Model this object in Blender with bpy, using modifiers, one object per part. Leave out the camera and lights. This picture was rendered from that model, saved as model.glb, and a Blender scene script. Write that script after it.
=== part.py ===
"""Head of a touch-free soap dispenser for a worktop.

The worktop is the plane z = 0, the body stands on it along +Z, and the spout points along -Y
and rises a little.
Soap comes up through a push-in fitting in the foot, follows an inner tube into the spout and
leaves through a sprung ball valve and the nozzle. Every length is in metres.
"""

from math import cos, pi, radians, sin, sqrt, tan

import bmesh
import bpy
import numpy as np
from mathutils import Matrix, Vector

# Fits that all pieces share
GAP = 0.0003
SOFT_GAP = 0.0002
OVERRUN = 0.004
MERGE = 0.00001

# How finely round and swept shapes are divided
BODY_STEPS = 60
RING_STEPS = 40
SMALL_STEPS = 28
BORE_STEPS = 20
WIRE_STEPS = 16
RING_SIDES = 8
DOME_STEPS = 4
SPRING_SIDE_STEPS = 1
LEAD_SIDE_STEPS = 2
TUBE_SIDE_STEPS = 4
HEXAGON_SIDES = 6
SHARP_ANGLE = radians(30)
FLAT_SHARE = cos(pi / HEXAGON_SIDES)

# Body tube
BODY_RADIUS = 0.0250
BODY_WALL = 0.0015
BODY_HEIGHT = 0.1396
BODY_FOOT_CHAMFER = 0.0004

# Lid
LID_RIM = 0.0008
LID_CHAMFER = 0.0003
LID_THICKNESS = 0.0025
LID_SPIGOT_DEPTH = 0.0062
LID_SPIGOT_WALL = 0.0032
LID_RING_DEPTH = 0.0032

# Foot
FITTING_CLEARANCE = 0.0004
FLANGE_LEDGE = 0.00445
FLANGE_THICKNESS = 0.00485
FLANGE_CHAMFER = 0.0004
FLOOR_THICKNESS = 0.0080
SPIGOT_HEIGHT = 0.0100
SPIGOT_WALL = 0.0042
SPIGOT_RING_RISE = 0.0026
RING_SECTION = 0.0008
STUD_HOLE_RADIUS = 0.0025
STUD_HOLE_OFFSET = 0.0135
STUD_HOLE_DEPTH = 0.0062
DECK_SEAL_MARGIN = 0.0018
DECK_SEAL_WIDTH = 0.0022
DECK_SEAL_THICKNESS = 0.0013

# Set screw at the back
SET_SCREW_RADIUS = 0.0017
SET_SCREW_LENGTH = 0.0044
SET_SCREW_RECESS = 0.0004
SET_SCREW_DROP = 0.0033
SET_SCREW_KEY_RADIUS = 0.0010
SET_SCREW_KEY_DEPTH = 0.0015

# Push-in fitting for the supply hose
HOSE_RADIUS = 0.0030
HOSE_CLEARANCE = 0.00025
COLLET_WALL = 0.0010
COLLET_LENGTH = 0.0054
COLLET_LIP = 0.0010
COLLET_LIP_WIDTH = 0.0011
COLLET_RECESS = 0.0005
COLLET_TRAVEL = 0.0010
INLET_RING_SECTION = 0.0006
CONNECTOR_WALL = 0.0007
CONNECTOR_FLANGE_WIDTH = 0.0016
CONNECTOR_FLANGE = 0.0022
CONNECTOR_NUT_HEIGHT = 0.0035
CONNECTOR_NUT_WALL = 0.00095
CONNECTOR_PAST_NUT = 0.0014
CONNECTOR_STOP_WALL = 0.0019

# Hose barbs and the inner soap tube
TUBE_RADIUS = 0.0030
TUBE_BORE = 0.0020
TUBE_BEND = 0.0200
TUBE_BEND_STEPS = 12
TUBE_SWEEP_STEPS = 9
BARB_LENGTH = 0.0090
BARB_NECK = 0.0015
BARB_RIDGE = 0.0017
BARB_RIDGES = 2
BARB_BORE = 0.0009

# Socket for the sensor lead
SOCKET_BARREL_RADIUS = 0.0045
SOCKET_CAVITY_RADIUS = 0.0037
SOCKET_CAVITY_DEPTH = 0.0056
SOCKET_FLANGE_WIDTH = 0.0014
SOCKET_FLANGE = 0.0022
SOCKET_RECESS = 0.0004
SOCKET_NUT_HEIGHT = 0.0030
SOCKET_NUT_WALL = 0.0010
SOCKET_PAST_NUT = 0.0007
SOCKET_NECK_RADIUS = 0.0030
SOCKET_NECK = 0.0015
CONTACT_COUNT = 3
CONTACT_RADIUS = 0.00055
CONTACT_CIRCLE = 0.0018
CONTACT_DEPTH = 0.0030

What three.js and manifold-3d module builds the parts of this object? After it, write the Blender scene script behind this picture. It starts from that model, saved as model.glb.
════════════════
#### PROBLEM STATEMENT:
Please output the exact lines of the records above, beginning with the first and stopping after the line that holds "from mathutils import Matrix, Vector", and nothing else.

#### RESPONSE TO THIS TASK:
Model this object in Blender with bpy, using modifiers, one object per part. Leave out the camera and lights. This picture was rendered from that model, saved as model.glb, and a Blender scene script. Write that script after it.
=== part.py ===
"""Head of a touch-free soap dispenser for a worktop.

The worktop is the plane z = 0, the body stands on it along +Z, and the spout points along -Y
and rises a little.
Soap comes up through a push-in fitting in the foot, follows an inner tube into the spout and
leaves through a sprung ball valve and the nozzle. Every length is in metres.
"""

from math import cos, pi, radians, sin, sqrt, tan

import bmesh
import bpy
import numpy as np
from mathutils import Matrix, Vector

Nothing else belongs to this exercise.